With our economy being dominated by tourism, it seems that an overarching Sedona brand management function should exist. The city staff does not have that skill set nor should it be expected to. In that case, the city having a contract with the Chamber of Commerce and Tourism Bureau (“Chamber”) for Destination Management services makes sense. This model is how the Sustainable Tourism Plan came about, for instance. The change that I would like to see is for the city and Chamber contract to become a “fee for services” model in which the city knows exactly what it is paying for and that there is accountability for results, particularly as it relates to sustainable tourism messaging and initiatives that are desperately needed. Given our current state of over tourism, I do not believe the city should be funding outbound destination marketing via the Chamber.
• Sedona’s economy is primarily based on tourism. How should it be managed to benefit both residents and visitors?
I think that managing tourism to benefit both residents and visitors starts with ensuring we’re not doing anything intentionally that encourages even more tourism! After that, the Community Plan vision of driving to Sedona, parking your car, and then walking or using transit would become convenient for tourists (and even residents ideally) and take cars off the roads so residents can get where they need to be without planning in an extra 30 minutes. As I mentioned previously in the “main challenges” question, a key to success for transit, and thus taking cars off the roads, is getting cooperation from the US Forest Service and Yavapai County (Coconino to a lesser extent) in order to eliminate roadside parking on Dry Creek Rd and Boynton Pass Rd so transit becomes the only option.
Additionally, I’d like to see the lodging and restaurant businesses engage more directly with our community than they do now. Increased sponsorship and participation in community events would be a good step. Finally, the city receives substantial income from the bed tax. I suggest gathering community input on some priorities that our residents would like to see investment from the city and then fund them from the bed tax. That would create a direct connection from tourist activity to benefits for our residents.

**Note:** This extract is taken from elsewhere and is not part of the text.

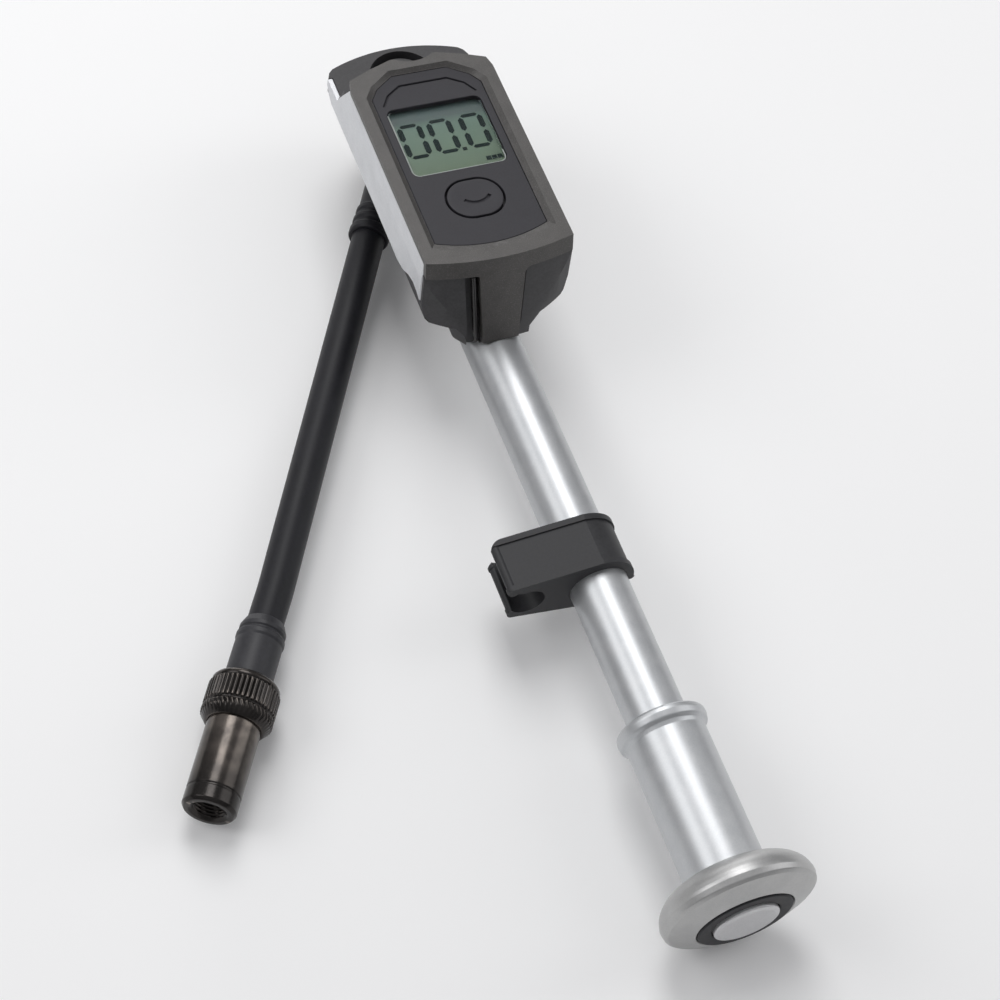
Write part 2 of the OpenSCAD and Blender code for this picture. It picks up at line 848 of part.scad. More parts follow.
module hose_clip() {
  near_r = 1.6;
  far_r = 3.4;
  reach = 24;
  color([0.2, 0.2, 0.21]) intersection() {
    union() {
      along_y(clip_y0, clip_y0 + clip_rim) clip_section(0);
      along_y(clip_y0 + clip_rim, clip_y1 - clip_rim) clip_section(0.45);
      along_y(clip_y1 - clip_rim, clip_y1) clip_section(0);
    }
    // rounded corners of the jaws, in plan
    along_z(0, 40) {
      translate([far_r - reach, clip_y0]) square([40, clip_y1 - clip_y0]);
      translate([near_r - reach, clip_y0]) square([far_r, 8]);
      translate([-reach, clip_y0 + near_r]) square([40, clip_y1 - clip_y0 - near_r - far_r]);
      translate([near_r - reach, clip_y0 + near_r]) circle(r = near_r);
      translate([far_r - reach, clip_y1 - far_r]) circle(r = far_r);
    }
  }
}

// ---------------------------------------------------------------- drawing

rear_shell();
bezel();
end_rib();
left_trim();
right_trim();
face_panel();
lcd_window();
lcd_panel();
circuit_board();
battery();
battery_clip();
button_switch();
pressure_sensor();
case_screws();
pump_head();
check_ball();
check_spring();
barrel_o_ring();
barrel_tube();
barrel_gland();
rod_seal();
swivel_bolt();
power_button();
bleed_button();
bleed_spring();
handle_sleeve();
handle_cap();
handle_ring();
handle_plug();
rod_screw();
piston_rod();
piston();
piston_o_ring();
swivel_ring();
swivel_o_rings();
hose_boot();
hose();
hose_ferrule();
chuck_stem();
chuck_pin();
knurled_collar();
chuck_barrel();
chuck_seal();
hose_clip();
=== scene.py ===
"""Visual model of a digital shock pump lying on its back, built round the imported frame."""

import math

import bmesh
import bpy
from mathutils import Matrix, Vector


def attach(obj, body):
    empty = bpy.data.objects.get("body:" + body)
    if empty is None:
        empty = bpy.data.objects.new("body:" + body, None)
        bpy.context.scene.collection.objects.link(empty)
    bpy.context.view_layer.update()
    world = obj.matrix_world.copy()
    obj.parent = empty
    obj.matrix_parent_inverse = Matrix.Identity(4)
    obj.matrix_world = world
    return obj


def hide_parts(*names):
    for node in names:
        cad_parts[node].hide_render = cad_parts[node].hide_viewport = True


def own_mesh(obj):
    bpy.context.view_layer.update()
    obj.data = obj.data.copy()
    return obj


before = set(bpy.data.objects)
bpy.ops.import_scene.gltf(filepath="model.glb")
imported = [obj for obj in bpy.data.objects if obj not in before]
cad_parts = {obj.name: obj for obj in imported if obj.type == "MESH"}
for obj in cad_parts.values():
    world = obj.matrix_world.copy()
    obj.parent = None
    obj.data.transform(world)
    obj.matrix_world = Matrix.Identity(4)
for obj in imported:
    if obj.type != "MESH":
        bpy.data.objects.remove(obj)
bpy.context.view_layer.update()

MM = 0.001

# Sizes in mm, in the frame's axes. Places along the barrel (s) are distances from the swivel axis.
AXIS_H = 18.4  # height of the barrel's axis
TUBE_R = 7.2  # outside of the barrel
BORE_R = 5.8  # bore of the barrel
TUBE_END = 218  # handle end of the barrel
SLEEVE_START = 187.4  # mouth of the handle's sleeve
SLEEVE_END = 227  # where the sleeve meets the palm disc
DISC_FLOOR = 234.5  # bottom of the recess in the palm disc
HOSE_H = 8.5  # height of the hose's axis
HOSE_R = 4.4  # outside of the hose
HOSE_SWING = 31  # swing of the hose off the barrel, degrees
CHUCK_SWING = 31.5  # swing of the chuck's axis, degrees
CHUCK_START = (-76.5, -132)  # where the chuck's axis begins
SOCKET_R = 3.9  # threaded socket in the chuck
SOCKET_FLOOR = 41.2  # bottom of the socket, along the chuck's axis
DIGIT_Z = (46.98, 47.1)  # lowest and highest point of the display's segments
KEY_Y = -52.2  # centre of the power key
KEY_R = 5.8  # radius of the power key's round ends
KEY_HALF = 1.35  # half the length of its straight sides

# The viewpoint: azimuth, elevation and roll in degrees, the camera's place in metres, and its lens.
VIEW_ANGLES = (-30.671, 55.692, 12.651)
CAMERA_AT = (-0.17432, -0.38970, 0.47817)
LENS = 83.12
SENSOR = 36


# ---------------------------------------------------------------- camera


def make_camera():
    """A long lens over the pump's left, looking down its handle."""
    data = bpy.data.cameras.new("camera")
    data.sensor_width = SENSOR
    data.lens = LENS
    data.clip_start = 0.05
    data.clip_end = 10
    cam = bpy.data.objects.new("camera", data)
    bpy.context.scene.collection.objects.link(cam)
    azimuth, elevation, roll = (math.radians(v) for v in VIEW_ANGLES)
    back = Vector(
        (
            math.sin(azimuth) * math.cos(elevation),
            -math.cos(azimuth) * math.cos(elevation),
            math.sin(elevation),
        )
    )
    right = (-back).cross(Vector((0, 0, 1))).normalized()
    up = right.cross(-back)
    tilted_right = right * math.cos(roll) + up * math.sin(roll)
    tilted_up = up * math.cos(roll) - right * math.sin(roll)
    turn = Matrix((tilted_right, tilted_up, back)).transposed()
    cam.matrix_world = Matrix.Translation(CAMERA_AT) @ turn.to_4x4()
    bpy.context.scene.camera = cam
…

• What approach can the city take in mitigating the impact of ATV’s and OHV’s on city streets and forest roads?
I’ve been working on this issue a good bit. We have two challenges with local control with this problem. First, the state made ATVs street legal statewide, and second, the US Forest Service is proving to be unwilling to take decisive action to address ATV issues. There are many actions we need to take at this point. We need to support the state committee that has just been created in the current legislative session to study the impact of ATVs. We can support it with data and testimony. Similarly, the US Forest Service is indicating that it will study ATV impact locally, and we need residents to provide input to that study group once it is up and running. I’ve helped plan and have participated in protests over ATVs at the ranger station and in town. We need to let the rental operators know that we do not approve of their lax oversight of renters. I’ve personally begun contacting Polaris, the largest supplier of ATVs to Sedona, and am letting them know that they are a driving force in the destruction of our environment here. I need more residents to join me in this effort! Similarly, we need to pressure the US Forest Service at a regional level and express our disapproval of the less-than-urgent pace at which the issue is being addressed here. Finally, while the city cannot deny a business license for a business it doesn’t particularly like or want, the city can update its code such that any new operator would be subject to more stringent conditions particularly around the number of ATVs they can place on their property.
• Do you support the city’s Sustainable Tourism Plan? Why or why not?
I think it’s a good thing that we have a Sustainable Tourism Plan. That said, I don’t believe its current implementation goes far enough or takes a strong enough stand in addressing obvious problems. In particular, I believe our messaging to tourists needs to be increasingly blunt that Sedona is an “Ecologically Fragile Environment” on par with how people think of a place such as the Galapagos Islands. Tourists need to truly understand the expectation of Leave No Trace and that this is not a place to come and “rip it up” in your ATV. While not wishing to come across as hostile, we need visitors to understand we’re serious and we’re prepared to enforce our expectations.
• Do you support the city’s Climate Action Plan? Why or why not?
The city’s Climate Action Plan is ambitious, and I support it in general. Ultimately, I believe that the city should take reasonable action to reduce greenhouse gas emissions, which is the primary objective of the Climate Action Plan.
• Do you oppose or support voter approval of the Alternative Limitation Expenditure (Home Rule) which is also on the ballot for renewal August 2nd. Why or why not?
It is critical that we vote to re-authorize prudent, local city budgeting according to Home Rule. Without Home Rule, city budgets are determined by state formula and would result in a dramatically lower budget with reduced essential services to our city and severe restrictions on our planned traffic, transit, and park projects.
• There are a few parcels of land remaining in Sedona suited for a high-end resorts and/or hotels. Do you believe the city should oppose any being built or permit them to be built with limitations on size, design, etc.?
If a parcel already has zoning for lodging, the city cannot legally prevent a lodging establishment from being built on that parcel as long as it adheres to city code. However, there are still development requirements, often documented via Community Focus Areas (CFAs), and it is critical that they are enforced at the highest possible standard. One such example is the proposed Oak Creek Heritage Hotel on lower Schnebly Hill Rd. That project as currently defined does not come close to living up to the spirit of the CFA.
Overall, I do not believe the city needs further hotel or resort development.
• Where do you see Sedona and the Verde Valley ten years from now?
In ten years, I see Sedona having realized its vision for park once and then walk or take transit, so residents are no longer frustrated with traffic. I see meaningful progress on housing, Verde Valley wide, including market rate and affordable rental options, which will help foster a more diverse community with successful schools. I see access controls to limit the number of ATVs at Broken Arrow and the forest west of our city limits. I see preservation and conservation of Oak Creek within the city limits and the city hitting its Climate Action Plan targets. In our biggest challenge, STRs, I see legislative reform even if it requires electing new state representatives and senators to do so. I see a passion for the arts that has grown. And finally, I see residents that view the City Council as having listened to them and worked on the right initiatives so that we all feel a unity and excitement for the future of Sedona.